Work to complete: Repeat exactly the lines of the listing below, please, starting with the first and ending with the line containing "return blocks"; leave out the rest.
-------- Data extract
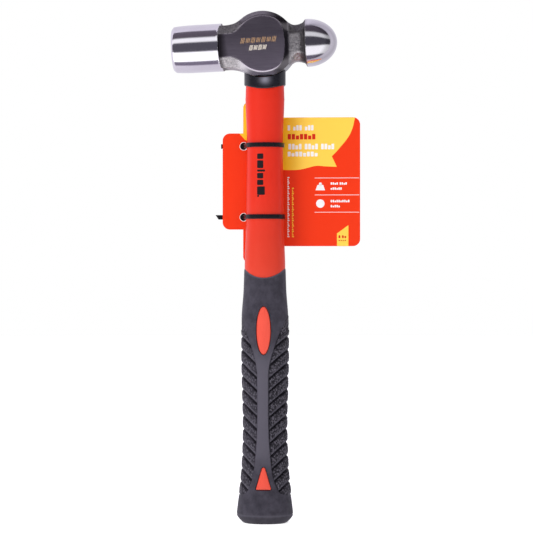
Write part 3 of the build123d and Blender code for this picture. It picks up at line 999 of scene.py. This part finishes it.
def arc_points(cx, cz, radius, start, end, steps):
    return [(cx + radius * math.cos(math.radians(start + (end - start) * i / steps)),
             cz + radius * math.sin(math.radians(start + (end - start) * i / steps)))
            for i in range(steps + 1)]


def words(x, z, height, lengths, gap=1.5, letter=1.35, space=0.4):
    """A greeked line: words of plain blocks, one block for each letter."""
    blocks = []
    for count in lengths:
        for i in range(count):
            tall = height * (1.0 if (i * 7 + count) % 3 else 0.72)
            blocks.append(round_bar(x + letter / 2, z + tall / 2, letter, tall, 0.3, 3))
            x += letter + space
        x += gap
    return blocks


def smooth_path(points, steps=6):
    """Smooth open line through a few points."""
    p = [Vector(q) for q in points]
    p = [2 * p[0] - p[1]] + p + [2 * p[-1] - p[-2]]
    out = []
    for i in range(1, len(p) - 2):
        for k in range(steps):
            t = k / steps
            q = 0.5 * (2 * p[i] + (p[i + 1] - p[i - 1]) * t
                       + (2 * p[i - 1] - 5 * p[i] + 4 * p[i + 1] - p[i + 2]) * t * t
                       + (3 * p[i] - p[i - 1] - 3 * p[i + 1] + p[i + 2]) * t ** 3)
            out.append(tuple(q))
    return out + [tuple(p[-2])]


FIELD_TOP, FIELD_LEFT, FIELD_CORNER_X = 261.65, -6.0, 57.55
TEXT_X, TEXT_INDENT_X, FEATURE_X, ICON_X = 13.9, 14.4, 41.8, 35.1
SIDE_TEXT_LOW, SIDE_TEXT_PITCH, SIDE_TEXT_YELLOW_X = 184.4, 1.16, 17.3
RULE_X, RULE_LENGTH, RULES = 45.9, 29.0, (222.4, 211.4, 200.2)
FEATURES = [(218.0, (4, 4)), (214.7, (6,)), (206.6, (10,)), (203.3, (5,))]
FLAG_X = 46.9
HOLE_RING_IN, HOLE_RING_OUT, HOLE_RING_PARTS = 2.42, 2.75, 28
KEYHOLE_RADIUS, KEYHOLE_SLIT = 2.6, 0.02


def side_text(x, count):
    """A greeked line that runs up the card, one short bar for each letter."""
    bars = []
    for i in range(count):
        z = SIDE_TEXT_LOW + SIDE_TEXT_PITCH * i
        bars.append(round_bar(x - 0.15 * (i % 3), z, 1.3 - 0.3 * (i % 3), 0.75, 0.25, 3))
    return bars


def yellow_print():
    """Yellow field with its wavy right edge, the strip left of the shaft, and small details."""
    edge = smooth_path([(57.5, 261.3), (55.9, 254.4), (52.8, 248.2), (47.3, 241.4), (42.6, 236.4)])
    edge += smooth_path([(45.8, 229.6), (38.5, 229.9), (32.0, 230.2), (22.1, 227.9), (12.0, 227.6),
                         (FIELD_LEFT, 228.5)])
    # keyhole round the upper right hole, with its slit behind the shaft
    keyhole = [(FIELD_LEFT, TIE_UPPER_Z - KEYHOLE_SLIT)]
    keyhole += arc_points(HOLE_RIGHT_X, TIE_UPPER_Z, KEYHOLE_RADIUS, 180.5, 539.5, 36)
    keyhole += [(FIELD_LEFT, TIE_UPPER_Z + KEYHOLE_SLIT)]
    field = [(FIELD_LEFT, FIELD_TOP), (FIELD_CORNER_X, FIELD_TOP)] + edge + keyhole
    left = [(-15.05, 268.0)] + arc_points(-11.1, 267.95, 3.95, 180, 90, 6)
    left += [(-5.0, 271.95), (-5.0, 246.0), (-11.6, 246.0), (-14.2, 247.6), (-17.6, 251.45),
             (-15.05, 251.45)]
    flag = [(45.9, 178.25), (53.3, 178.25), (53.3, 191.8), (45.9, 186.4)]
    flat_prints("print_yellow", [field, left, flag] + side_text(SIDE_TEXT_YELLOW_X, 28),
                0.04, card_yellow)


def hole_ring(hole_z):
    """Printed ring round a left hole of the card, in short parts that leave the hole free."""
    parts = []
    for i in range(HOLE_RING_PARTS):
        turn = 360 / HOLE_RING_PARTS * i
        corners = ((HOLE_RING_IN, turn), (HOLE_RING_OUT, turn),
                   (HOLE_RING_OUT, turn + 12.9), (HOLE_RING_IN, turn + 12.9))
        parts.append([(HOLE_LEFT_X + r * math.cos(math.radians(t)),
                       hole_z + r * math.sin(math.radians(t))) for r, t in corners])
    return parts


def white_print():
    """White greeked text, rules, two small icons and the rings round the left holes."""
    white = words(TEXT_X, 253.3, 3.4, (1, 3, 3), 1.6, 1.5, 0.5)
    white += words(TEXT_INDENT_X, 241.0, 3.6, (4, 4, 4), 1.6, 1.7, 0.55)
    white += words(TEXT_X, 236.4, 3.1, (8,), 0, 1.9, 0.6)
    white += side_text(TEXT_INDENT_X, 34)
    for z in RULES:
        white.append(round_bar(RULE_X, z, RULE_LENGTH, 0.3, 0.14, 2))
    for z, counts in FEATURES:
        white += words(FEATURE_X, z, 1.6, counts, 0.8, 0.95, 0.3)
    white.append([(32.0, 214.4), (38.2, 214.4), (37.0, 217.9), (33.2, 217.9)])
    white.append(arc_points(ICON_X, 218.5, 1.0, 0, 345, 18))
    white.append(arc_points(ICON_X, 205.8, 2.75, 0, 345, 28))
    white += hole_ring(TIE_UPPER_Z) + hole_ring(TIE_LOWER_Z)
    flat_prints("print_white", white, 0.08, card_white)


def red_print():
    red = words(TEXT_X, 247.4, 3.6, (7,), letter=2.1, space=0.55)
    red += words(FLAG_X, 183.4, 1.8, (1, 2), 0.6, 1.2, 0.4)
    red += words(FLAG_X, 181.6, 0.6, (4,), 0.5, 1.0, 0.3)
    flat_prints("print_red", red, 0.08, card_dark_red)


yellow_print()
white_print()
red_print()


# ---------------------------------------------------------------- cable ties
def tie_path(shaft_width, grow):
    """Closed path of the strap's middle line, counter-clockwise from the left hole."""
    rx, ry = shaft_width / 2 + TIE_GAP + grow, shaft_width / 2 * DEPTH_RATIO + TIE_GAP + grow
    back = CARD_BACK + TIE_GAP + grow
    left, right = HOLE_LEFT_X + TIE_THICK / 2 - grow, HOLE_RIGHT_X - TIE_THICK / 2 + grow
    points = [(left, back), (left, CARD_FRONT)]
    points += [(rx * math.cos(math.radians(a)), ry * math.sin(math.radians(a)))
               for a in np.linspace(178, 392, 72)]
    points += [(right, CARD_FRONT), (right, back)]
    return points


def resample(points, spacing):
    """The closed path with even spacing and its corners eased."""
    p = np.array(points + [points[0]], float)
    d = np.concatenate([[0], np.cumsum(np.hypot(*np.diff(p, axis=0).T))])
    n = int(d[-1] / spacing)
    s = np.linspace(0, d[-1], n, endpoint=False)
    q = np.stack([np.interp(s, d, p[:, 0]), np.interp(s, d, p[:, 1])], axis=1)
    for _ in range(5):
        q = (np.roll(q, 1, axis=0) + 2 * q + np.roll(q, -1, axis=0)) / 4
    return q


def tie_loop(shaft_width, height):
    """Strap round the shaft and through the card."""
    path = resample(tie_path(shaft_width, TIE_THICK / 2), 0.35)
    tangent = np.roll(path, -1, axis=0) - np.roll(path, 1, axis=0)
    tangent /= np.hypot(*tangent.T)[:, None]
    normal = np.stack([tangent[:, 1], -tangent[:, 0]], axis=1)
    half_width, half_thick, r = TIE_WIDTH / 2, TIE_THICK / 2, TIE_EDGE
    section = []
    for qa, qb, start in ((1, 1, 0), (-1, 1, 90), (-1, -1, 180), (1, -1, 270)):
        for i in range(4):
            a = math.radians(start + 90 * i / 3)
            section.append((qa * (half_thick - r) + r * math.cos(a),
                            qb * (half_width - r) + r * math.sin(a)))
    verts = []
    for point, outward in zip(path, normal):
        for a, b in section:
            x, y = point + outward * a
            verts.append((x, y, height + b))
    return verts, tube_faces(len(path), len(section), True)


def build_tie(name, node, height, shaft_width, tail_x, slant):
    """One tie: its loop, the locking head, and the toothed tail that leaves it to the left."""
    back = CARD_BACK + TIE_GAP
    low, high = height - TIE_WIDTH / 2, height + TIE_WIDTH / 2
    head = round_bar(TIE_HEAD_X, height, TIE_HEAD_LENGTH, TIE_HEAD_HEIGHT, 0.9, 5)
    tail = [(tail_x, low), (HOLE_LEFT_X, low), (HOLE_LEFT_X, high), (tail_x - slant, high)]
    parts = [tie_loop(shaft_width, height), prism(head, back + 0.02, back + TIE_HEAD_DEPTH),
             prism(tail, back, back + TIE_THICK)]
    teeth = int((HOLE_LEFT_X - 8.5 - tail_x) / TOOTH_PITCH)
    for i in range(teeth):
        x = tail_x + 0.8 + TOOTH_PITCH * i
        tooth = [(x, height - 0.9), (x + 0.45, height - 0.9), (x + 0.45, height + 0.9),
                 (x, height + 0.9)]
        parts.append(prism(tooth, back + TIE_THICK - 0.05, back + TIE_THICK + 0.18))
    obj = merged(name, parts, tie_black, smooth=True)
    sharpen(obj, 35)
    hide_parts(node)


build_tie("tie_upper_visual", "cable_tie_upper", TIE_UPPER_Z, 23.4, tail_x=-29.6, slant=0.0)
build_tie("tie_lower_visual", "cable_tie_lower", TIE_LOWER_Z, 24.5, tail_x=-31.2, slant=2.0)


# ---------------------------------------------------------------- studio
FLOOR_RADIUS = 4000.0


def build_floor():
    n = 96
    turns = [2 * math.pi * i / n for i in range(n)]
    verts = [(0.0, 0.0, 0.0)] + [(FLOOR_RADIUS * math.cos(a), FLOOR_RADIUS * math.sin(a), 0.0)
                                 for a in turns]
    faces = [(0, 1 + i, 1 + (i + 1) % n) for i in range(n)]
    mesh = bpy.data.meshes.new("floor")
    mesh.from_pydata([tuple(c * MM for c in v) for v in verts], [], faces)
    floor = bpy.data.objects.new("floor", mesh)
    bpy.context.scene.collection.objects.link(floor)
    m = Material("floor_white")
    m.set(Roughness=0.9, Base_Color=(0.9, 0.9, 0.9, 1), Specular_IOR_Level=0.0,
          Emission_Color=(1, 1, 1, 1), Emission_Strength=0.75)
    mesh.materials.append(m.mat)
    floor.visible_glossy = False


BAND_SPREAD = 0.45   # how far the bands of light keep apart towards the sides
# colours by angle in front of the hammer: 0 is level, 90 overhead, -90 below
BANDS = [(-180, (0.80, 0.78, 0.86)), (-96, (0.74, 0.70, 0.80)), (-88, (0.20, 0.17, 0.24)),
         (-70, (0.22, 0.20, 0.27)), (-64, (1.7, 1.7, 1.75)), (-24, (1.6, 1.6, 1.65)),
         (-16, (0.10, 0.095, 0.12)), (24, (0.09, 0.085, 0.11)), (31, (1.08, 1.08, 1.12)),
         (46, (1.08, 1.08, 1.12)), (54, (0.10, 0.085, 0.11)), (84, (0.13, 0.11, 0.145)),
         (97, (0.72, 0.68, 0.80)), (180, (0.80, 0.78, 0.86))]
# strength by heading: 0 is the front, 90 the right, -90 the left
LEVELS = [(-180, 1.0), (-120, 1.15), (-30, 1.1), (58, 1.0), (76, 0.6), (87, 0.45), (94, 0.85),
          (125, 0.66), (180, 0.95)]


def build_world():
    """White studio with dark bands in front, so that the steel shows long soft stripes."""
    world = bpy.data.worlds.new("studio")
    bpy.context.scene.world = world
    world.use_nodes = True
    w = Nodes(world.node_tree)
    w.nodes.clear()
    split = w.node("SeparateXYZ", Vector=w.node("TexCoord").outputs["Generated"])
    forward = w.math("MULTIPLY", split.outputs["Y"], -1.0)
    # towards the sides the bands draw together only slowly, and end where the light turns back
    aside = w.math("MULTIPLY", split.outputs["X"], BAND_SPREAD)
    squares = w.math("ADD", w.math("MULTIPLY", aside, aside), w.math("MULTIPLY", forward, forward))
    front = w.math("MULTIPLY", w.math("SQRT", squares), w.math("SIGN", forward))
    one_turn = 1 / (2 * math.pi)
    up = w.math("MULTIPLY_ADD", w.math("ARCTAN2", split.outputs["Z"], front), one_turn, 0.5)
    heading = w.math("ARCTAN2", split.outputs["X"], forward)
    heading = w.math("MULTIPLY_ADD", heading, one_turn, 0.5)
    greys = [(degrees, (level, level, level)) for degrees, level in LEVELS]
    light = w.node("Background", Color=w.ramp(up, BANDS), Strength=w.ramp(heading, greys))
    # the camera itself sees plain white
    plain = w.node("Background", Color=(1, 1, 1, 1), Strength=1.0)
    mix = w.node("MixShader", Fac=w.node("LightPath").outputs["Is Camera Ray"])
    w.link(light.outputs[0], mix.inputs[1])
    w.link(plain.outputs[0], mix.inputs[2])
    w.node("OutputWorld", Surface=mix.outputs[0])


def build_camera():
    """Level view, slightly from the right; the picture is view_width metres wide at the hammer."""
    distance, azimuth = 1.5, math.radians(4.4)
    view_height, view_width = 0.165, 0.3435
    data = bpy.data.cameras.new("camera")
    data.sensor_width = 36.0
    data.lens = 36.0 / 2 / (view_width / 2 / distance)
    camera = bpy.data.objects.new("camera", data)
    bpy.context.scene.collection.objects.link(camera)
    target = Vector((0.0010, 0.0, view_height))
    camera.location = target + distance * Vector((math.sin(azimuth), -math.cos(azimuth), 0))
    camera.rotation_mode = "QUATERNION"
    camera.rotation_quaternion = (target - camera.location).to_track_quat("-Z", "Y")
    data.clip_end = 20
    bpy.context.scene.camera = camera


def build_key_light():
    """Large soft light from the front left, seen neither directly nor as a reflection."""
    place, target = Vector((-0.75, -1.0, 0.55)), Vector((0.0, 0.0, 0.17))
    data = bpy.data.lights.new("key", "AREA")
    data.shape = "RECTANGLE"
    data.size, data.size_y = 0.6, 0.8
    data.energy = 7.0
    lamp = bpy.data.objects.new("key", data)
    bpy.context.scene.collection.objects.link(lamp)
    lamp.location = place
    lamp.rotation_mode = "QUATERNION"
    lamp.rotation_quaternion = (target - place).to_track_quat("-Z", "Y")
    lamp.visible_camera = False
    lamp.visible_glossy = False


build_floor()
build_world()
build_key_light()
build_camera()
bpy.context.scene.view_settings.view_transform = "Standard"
----------------
Expected output:
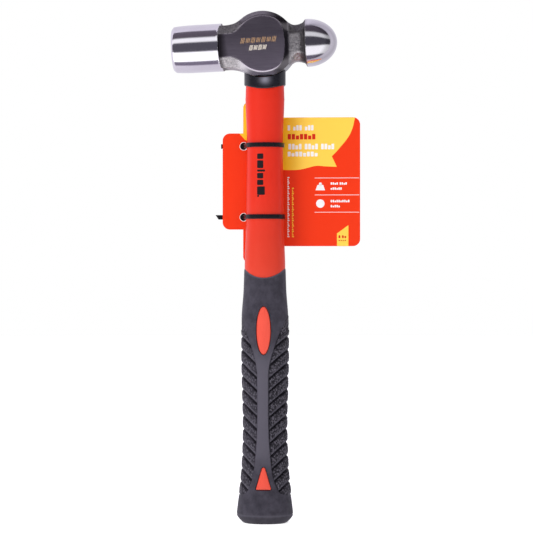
Write part 3 of the build123d and Blender code for this picture. It picks up at line 999 of scene.py. This part finishes it.
def arc_points(cx, cz, radius, start, end, steps):
    return [(cx + radius * math.cos(math.radians(start + (end - start) * i / steps)),
             cz + radius * math.sin(math.radians(start + (end - start) * i / steps)))
            for i in range(steps + 1)]


def words(x, z, height, lengths, gap=1.5, letter=1.35, space=0.4):
    """A greeked line: words of plain blocks, one block for each letter."""
    blocks = []
    for count in lengths:
        for i in range(count):
            tall = height * (1.0 if (i * 7 + count) % 3 else 0.72)
            blocks.append(round_bar(x + letter / 2, z + tall / 2, letter, tall, 0.3, 3))
            x += letter + space
        x += gap
    return blocks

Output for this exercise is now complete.